Friday, June 18, 2010

More veggies than you can shake a stick at

I moved into the city in January. It's been a bit of a transition for me. But one of the things I was most excited about when I moved in was joining a CSA. "CSA" stands for Community Supported Agriculture. Basically, a group of people get together and decide they will pay an area farmer up front for produce that the farmer will then provide through the season. Every week, you pick up your share, and the farmer provides whatever is fresh and in season that week.

When my dad got sick last year, I started to get really serious about eating more vegetables. I decided to take the Bittman challenge and not eat meat during the day at all. Unlike Bittman, who is a "Vegan before 6," the best I can do is be a "Vegetarian before 6." That part is easy. The part that is tough for me is the no dairy. I really, really like a yogurt or a yogurt smoothie in the morning. And I really, really want cheese at lunch.

Anyway, I digress. I have a friend who signed up for the Paisley Farms CSA for a winter share last year. It sounded amazing. So when they announced they would have a pick up site right near me for their summer share, I wrote out my check and eagerly waited for June 9th to role around. The first week went fine - we got radishes, green leaf lettuce, romaine lettuce, rapini, mizzuna, turnips, and maybe something else that I can't remember now. I met my site coordinator, and he told me he was going to be away on vacation for a couple of weeks, but someone would fill in for him.

This week, I dragged myself up the stairs (elevator is broken at the pick-up site, otherwise there would be no Megs slogging up 5 flights of stairs), walked over to the veggie bins, only to discover.... a single head of lettuce and one bag of dried black beans. What? Yeah. A gentleman who got there a few minutes before me was in the same boat. All the other beautiful veg were gone! No kale for me! No cucumbers!!!! The ditz who was running the show couldn't understand what had happened. But as she explained it, the list she had was for 11 people, and they had only gotten 7 of each thing. So me and my new tall friend were SOL.

I wrote a somewhat snotty e-mail to the farm, wanting to know how they intended to rectify the situation. The next day I got a phone call from the farmer, Mike. Mike assured me that there are only 7 people on the list for the site, that they had provided enough for us, PLUS two extra servings in an attempt to encourage other people at the office to sign up. His best guess was that the girl covering for our coordinator just let her office mates go nuts or something. He then offered to drop my share off at my apartment building the next day.

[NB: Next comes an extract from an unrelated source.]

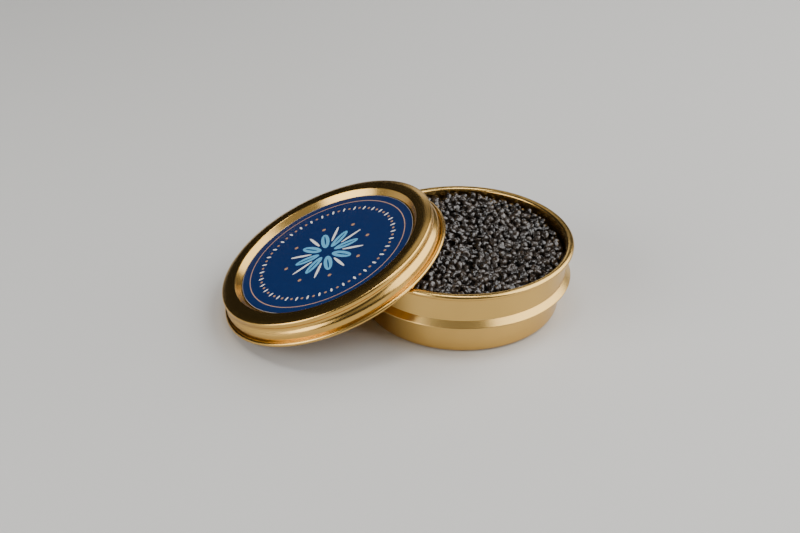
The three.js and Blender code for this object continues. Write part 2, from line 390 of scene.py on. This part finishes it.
def ring_of_ovals(tree, plan, count, middle, half_length, half_width, turn):
    """Mask of equal ovals in a ring. The plan is turned so that the nearest oval lies on its X
    axis, and then moved and scaled so that this oval is the unit circle."""
    step = 2 * math.pi / count
    parts = add(tree, "ShaderNodeSeparateXYZ", i0=plan)
    angle = add(tree, "ShaderNodeMath", {"operation": "ARCTAN2"}, i0=parts.outputs[1],
                i1=parts.outputs[0])
    ahead = add(tree, "ShaderNodeMath", {"operation": "ADD"}, i0=angle.outputs[0],
                i1=(turn + 0.5) * step)
    nearest = add(tree, "ShaderNodeMath", {"operation": "SNAP"}, i0=ahead.outputs[0], i1=step)
    back = add(tree, "ShaderNodeMath", {"operation": "SUBTRACT"}, i0=turn * step,
               i1=nearest.outputs[0])
    on_axis = add(tree, "ShaderNodeVectorRotate", {"rotation_type": "Z_AXIS"}, Vector=plan,
                  Angle=back.outputs[0])
    moved = add(tree, "ShaderNodeVectorMath", {"operation": "SUBTRACT"}, i0=on_axis.outputs[0],
                i1=(middle, 0, 0))
    scaled = add(tree, "ShaderNodeVectorMath", {"operation": "DIVIDE"}, i0=moved.outputs[0],
                 i1=(half_length, half_width, 1))
    away = add(tree, "ShaderNodeVectorMath", {"operation": "LENGTH"}, i0=scaled.outputs[0])
    inside = add(tree, "ShaderNodeMath", {"operation": "LESS_THAN"}, i0=away.outputs["Value"],
                 i1=1.0)
    return inside.outputs[0]


def printed_label(name):
    """Satin coated paper, offset printed and cut round, with its bare edge showing: a deep blue
    field, a fine copper ring, and a plain rosette with rings of small ovals in light blue, white
    and copper."""
    made, tree, shader = material(name)
    link = tree.links.new
    # The plan is in millimetres, and so are the patterns on it, but a bump's depth is in metres.
    # The paper's grain has its real size, and only softens its sheen.
    mottle = 2.86
    grain_spacing = 0.111
    grain_depth = 0.01 * MM
    plan = add(tree, "ShaderNodeUVMap", {"uv_map": "plan"}).outputs["UV"]
    radius = add(tree, "ShaderNodeVectorMath", {"operation": "LENGTH"}, i0=plan).outputs["Value"]
    cloud = add(tree, "ShaderNodeTexNoise", Vector=plan, Scale=1 / mottle, Detail=4.0)
    grain = add(tree, "ShaderNodeTexNoise", Vector=plan, Scale=1 / grain_spacing, Detail=2.0)
    blue = add(tree, "ShaderNodeMix", {"data_type": "RGBA"}, i0=cloud.outputs["Fac"],
               i6=linear("#08204e"), i7=linear("#0b2758"))
    edge = add(tree, "ShaderNodeMath", {"operation": "GREATER_THAN"}, i0=radius,
               i1=LABEL["radius"] - LABEL["bare_edge"])
    off_ring = add(tree, "ShaderNodeMath", {"operation": "SUBTRACT"}, i0=radius,
                   i1=LABEL["ring_radius"])
    off_ring = add(tree, "ShaderNodeMath", {"operation": "ABSOLUTE"}, i0=off_ring.outputs[0])
    ring = add(tree, "ShaderNodeMath", {"operation": "LESS_THAN"}, i0=off_ring.outputs[0],
               i1=LABEL["ring_half_width"])
    inks = [(edge.outputs[0], "#b9b7b2"), (ring.outputs[0], "#b88f74")]
    for *sizes, ink in OVALS:
        inks.append((ring_of_ovals(tree, plan, *sizes), ink))
    colour = blue.outputs[2]
    for mask, ink in inks:
        colour = add(tree, "ShaderNodeMix", {"data_type": "RGBA"}, i0=mask, i6=colour,
                     i7=linear(ink)).outputs[2]
    link(colour, shader.inputs["Base Color"])
    bump = add(tree, "ShaderNodeBump", Strength=0.15, Distance=grain_depth,
               Height=grain.outputs["Fac"])
    link(bump.outputs[0], shader.inputs["Normal"])
    shader.inputs["Roughness"].default_value = 0.42
    return made


def matte_floor(name):
    """Pale seamless paper, hardly uneven in tone."""
    made, tree, shader = material(name)
    link = tree.links.new
    patch = 333 * MM
    place = add(tree, "ShaderNodeTexCoord").outputs["Object"]
    cloud = add(tree, "ShaderNodeTexNoise", Vector=place, Scale=1 / patch)
    tint = add(tree, "ShaderNodeMix", {"data_type": "RGBA"}, i0=cloud.outputs["Fac"],
               i6=linear("#cbc9c5"), i7=linear("#d1d0cc"))
    link(tint.outputs[2], shader.inputs["Base Color"])
    shader.inputs["Roughness"].default_value = 0.6
    return made


# ---------------------------------------------------------------- the tin

def tin_path():
    """From the middle of the bottom, up the body, out round the stop band, in over its sloping
    top, up the neck and over the rolled rim."""
    half = TIN["sheet"] / 2
    body = TIN["body_radius"] - half
    band = TIN["band_radius"] - half
    neck = TIN["neck_radius"] - half
    path = rounded([
        (0, half, 0),
        (body, half, TIN["corner_radius"] - half),
        (body, TIN["body_top"], TIN["body_bend"]),
        (band, TIN["band_height"] - TIN["band_edge_foot"], TIN["band_foot_bend"]),
        (band, TIN["band_height"] - TIN["band_edge_top"], TIN["band_top_bend"]),
        (neck, TIN["neck_foot"], TIN["band_top_bend"]),
        (neck, TIN["rim_height"] - TIN["rim_spring"], 0),
    ])
    rim_middle = TIN["rim_radius"] - TIN["rim_half_width"]
    return path + curl(rim_middle, TIN["rim_height"], TIN["rim_half_width"] - half,
                       TIN["rim_half_depth"] - half, *TIN["rim_roll"])


# ---------------------------------------------------------------- the lid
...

Today when I got home, I found three boxes waiting for me. They had sent me a double share with stuff that was different (and in my opinion, way cooler) than what I had missed at the site - fresh garlic! And two beautiful potted basil plants. And kale, radishes, romaine, red leaf lettuce, MORE dried black beans, cooking greens (I think it's tatsoi, but I'm not sure), beets(!), turnips, zucchini, and cucumbers. Amazing!

I'm going on vacation to LA next week, and Jeeves has already left on our vacation, so there's no way I can eat all this stuff myself. But I suspect that some friends and family will be very excited when I roll in with all this produce. Hooray for my CSA!

The Return

I'm trying out this writing thing again. It's been one of those weeks.

Dear friend G, who regular readers from this blog many years ago will remember, started her own blog about food. And things got tough at the new job, where I work with another old friend. And that friend said to me, "well, as someone once said, 'work is for sucker.'" I missed my blog.

I won't be able to blog at work, sadly - it's just too chaotic there. But I hope that now that I have good internet connectivity at home, I'll be able to make this a habit again.